Over a period of several months in 2005 and 2006, a half-dozen artists converted a shuttered F-18 aircraft hanger into the largest camera ever made. To darken the hanger the artists used 24,000 square feet of viscuine, 1,300 gallons of foam gap filler, one and a half miles of gorilla tape, and 40 cans of black spray paint. They then suspended a 107-foot by 31-foot piece of gelatin-silver coated muslim from the hanger’s ceiling and used a quarter-inch diameter pinhole to expose the giant ‘film’ with light from the nearby surroundings. The camera did not use a lens to form its image.
This record-setting image is indeed impressive, but the basic idea of capturing images through a pinhole like these artists did with their camera is relatively simple.

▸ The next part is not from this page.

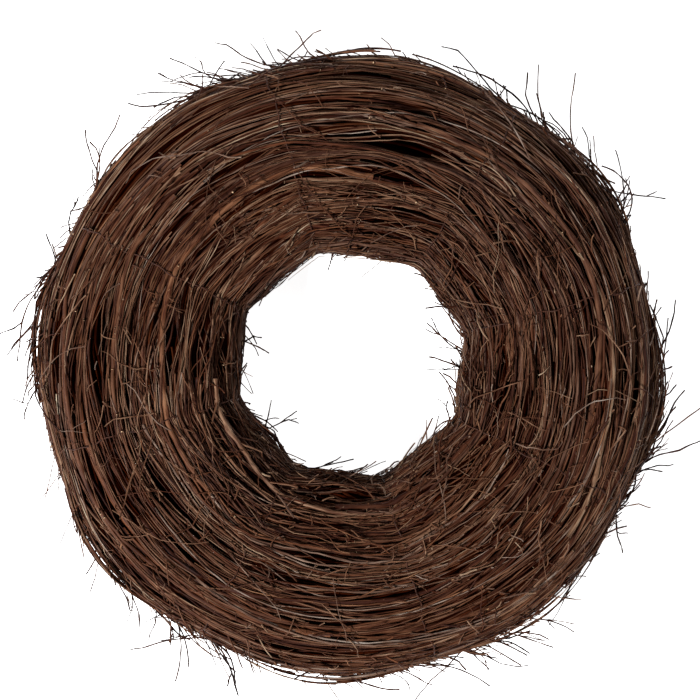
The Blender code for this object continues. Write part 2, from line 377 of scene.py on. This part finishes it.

If the rays from a small beacon of light fall upon a flat device like a chemically-coated film or optical detector, each position on the film or detector will sense and record an equal amount of light. Furthermore, if light originates from two different beacons the detector will still be lit uniformly across its surface.
The primary job for a camera, then, is to isolate the rays that originate from unique positions in a way that forms a faithful image on the detector. Two light sources in a scene should give rise to two bright spots on a detector, and three light sources in a scene should give rise to three bright spots on a detector. One way to accomplish this is by filtering the light rays with a simple pinhole in a screen.
To make a pinhole camera we simply place an opaque screen somewhere between the detector and the scene. Because the screen will filter some of the light rays from the sources, the detector’s surface will not be uniformly lit by the light. Instead, the detector will sense light from a two-source beacon in two localized regions.
There are two counterbalancing drawbacks in the use of a pinhole camera. Although a pinhole camera does an excellent job of isolating the light rays that originate from different locations in the scene, much of the light from the scene is blocked by the screen, and very little light finds its way to the detector. The exposure time to collect an adequate amount of light with a pinhole camera, then, can be several minutes or hours. We can capture more light by increasing the size of the pinhole, but, in doing so light from one location in the scene will spread over a larger region in the detector creating what is known as an image circle of confusion.
By widening the pinhole to capture more light we also widen the circles of confusion and make the image more blurry. If, for instance, we make the pinhole too wide, the image of two light sources might blur into one large image on the detector.
A natural alternative to the pinhole idea is to place a device in the hole – or aperture as it is called – that will bend each ray that originates from a particular position in the scene to the same location on the detector. The delightful device that accomplishes this task is a lens, and Snell’s law provides the key to understanding how it works.